▶ _WORK INSTRUCTIONS_: Please give the listing again in its entirety, exactly as written.
_ _ _ _ _
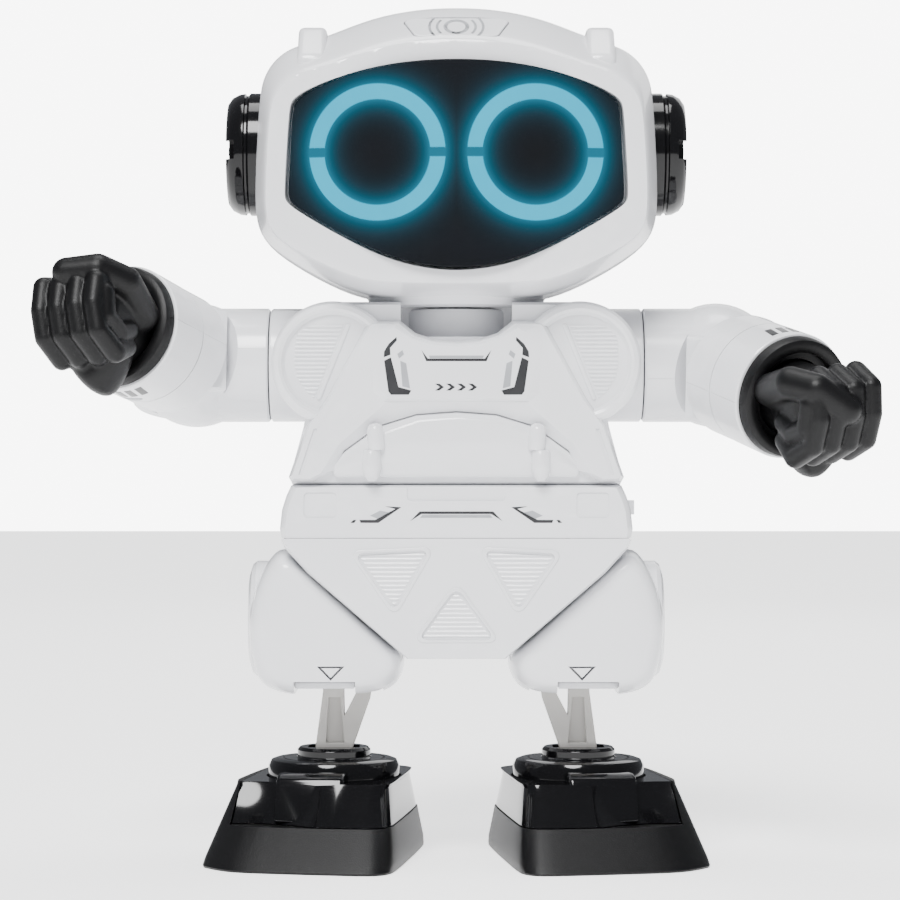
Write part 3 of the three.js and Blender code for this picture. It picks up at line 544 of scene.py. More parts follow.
# %% Finish the CAD nodes
FINISH = {"white": white_plastic, "gloss_black": glossy_black, "matte_black": dull_black,
          "smoke": visor_smoke, "cyan": eye_glow, "warm_grey": leg_grey, "steel": steel,
          "green": board_green, "nylon": nylon, "grey_tray": tray_grey, "cell_wrap": cell_wrap}
for part in record["subparts"]:
    node = frame["nodes"][part["node"]]
    node.data.materials.clear()
    node.data.materials.append(FINISH[part["material_slot"]])
frame["nodes"]["power_switch"].data.materials[0] = satin_white
print("finished", len(record["subparts"]), "CAD nodes")

# %% [markdown]
# ## The head
# The head is two white shells that meet a little behind the ears. The front one has a broad rim
# that slopes back from the visor. A box with bevels would look cut from board, so the outline is
# pushed through several stations of different size and then relaxed by subdivision, with creases
# where the real shell keeps an edge.

# %% A shape pushed through stations
def stacked(axis, outline, stations, centre=(0.0, 0.0)):
    """Each station is (distance, share of the outline's full size, crease). The share may be a
    pair, for across and up."""
    stations = [(along, share if isinstance(share, tuple) else (share, share), amount)
                for along, share, amount in stations]
    first, share, _ = stations[0]
    shape = bmesh.new()
    ring = [on_plane(axis, centre[0] + (a - centre[0]) * share[0],
                     centre[1] + (b - centre[1]) * share[1], first) for a, b in outline]
    cap = shape.faces.new([shape.verts.new(corner) for corner in ring])
    middle = on_plane(axis, centre[0], centre[1], 0)
    for number, (along, new_share, _) in enumerate(stations[1:]):
        grown = bmesh.ops.extrude_face_region(shape, geom=[cap], use_keep_orig=True)
        if number:
            bmesh.ops.delete(shape, geom=[cap], context="FACES_ONLY")
        cap = [item for item in grown["geom"] if isinstance(item, bmesh.types.BMFace)][0]
        moved = [item for item in grown["geom"] if isinstance(item, bmesh.types.BMVert)]
        bmesh.ops.translate(shape, verts=moved, vec=AXES[axis] * (along - first))
        ratio = on_plane(axis, new_share[0] / share[0], new_share[1] / share[1], 1)
        bmesh.ops.scale(shape, verts=moved, vec=ratio, space=Matrix.Translation(-middle))
        first, share = along, new_share
    for along, _, amount in stations:
        creased(shape, lambda e: all(abs(v.co.dot(AXES[axis]) - along) < 0.01 for v in e.verts), amount)
    bmesh.ops.recalc_face_normals(shape, faces=shape.faces)
    return shape


def half_of(shape, axis, at, keep_high):
    """Cuts a closed shape in two by a plane, keeps one side and closes the cut."""
    side = AXES[axis] * (1 if keep_high else -1)
    everything = shape.verts[:] + shape.edges[:] + shape.faces[:]
    cut_line = bmesh.ops.bisect_plane(shape, geom=everything, plane_co=AXES[axis] * at,
                                      plane_no=side, clear_inner=True, dist=1e-4)
    rim = [item for item in cut_line["geom_cut"] if isinstance(item, bmesh.types.BMEdge)]
    bmesh.ops.holes_fill(shape, edges=rim, sides=0)
    return shape


# %% [markdown]
# The head's outline is drawn once for the right half, from the chin to the crown.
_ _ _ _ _
▶ _WRITTEN REPLY_:
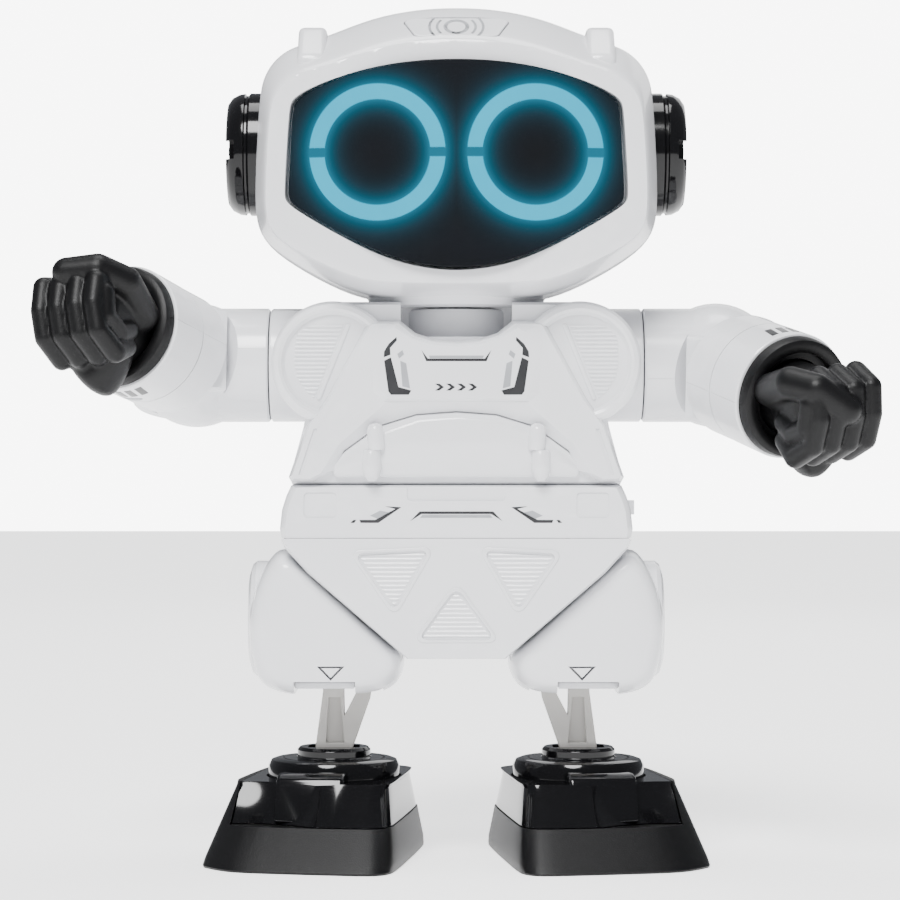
Write part 3 of the three.js and Blender code for this picture. It picks up at line 544 of scene.py. More parts follow.
# %% Finish the CAD nodes
FINISH = {"white": white_plastic, "gloss_black": glossy_black, "matte_black": dull_black,
          "smoke": visor_smoke, "cyan": eye_glow, "warm_grey": leg_grey, "steel": steel,
          "green": board_green, "nylon": nylon, "grey_tray": tray_grey, "cell_wrap": cell_wrap}
for part in record["subparts"]:
    node = frame["nodes"][part["node"]]
    node.data.materials.clear()
    node.data.materials.append(FINISH[part["material_slot"]])
frame["nodes"]["power_switch"].data.materials[0] = satin_white
print("finished", len(record["subparts"]), "CAD nodes")

# %% [markdown]
# ## The head
# The head is two white shells that meet a little behind the ears. The front one has a broad rim
# that slopes back from the visor. A box with bevels would look cut from board, so the outline is
# pushed through several stations of different size and then relaxed by subdivision, with creases
# where the real shell keeps an edge.

# %% A shape pushed through stations
def stacked(axis, outline, stations, centre=(0.0, 0.0)):
    """Each station is (distance, share of the outline's full size, crease). The share may be a
    pair, for across and up."""
    stations = [(along, share if isinstance(share, tuple) else (share, share), amount)
                for along, share, amount in stations]
    first, share, _ = stations[0]
    shape = bmesh.new()
    ring = [on_plane(axis, centre[0] + (a - centre[0]) * share[0],
                     centre[1] + (b - centre[1]) * share[1], first) for a, b in outline]
    cap = shape.faces.new([shape.verts.new(corner) for corner in ring])
    middle = on_plane(axis, centre[0], centre[1], 0)
    for number, (along, new_share, _) in enumerate(stations[1:]):
        grown = bmesh.ops.extrude_face_region(shape, geom=[cap], use_keep_orig=True)
        if number:
            bmesh.ops.delete(shape, geom=[cap], context="FACES_ONLY")
        cap = [item for item in grown["geom"] if isinstance(item, bmesh.types.BMFace)][0]
        moved = [item for item in grown["geom"] if isinstance(item, bmesh.types.BMVert)]
        bmesh.ops.translate(shape, verts=moved, vec=AXES[axis] * (along - first))
        ratio = on_plane(axis, new_share[0] / share[0], new_share[1] / share[1], 1)
        bmesh.ops.scale(shape, verts=moved, vec=ratio, space=Matrix.Translation(-middle))
        first, share = along, new_share
    for along, _, amount in stations:
        creased(shape, lambda e: all(abs(v.co.dot(AXES[axis]) - along) < 0.01 for v in e.verts), amount)
    bmesh.ops.recalc_face_normals(shape, faces=shape.faces)
    return shape


def half_of(shape, axis, at, keep_high):
    """Cuts a closed shape in two by a plane, keeps one side and closes the cut."""
    side = AXES[axis] * (1 if keep_high else -1)
    everything = shape.verts[:] + shape.edges[:] + shape.faces[:]
    cut_line = bmesh.ops.bisect_plane(shape, geom=everything, plane_co=AXES[axis] * at,
                                      plane_no=side, clear_inner=True, dist=1e-4)
    rim = [item for item in cut_line["geom_cut"] if isinstance(item, bmesh.types.BMEdge)]
    bmesh.ops.holes_fill(shape, edges=rim, sides=0)
    return shape


# %% [markdown]
# The head's outline is drawn once for the right half, from the chin to the crown.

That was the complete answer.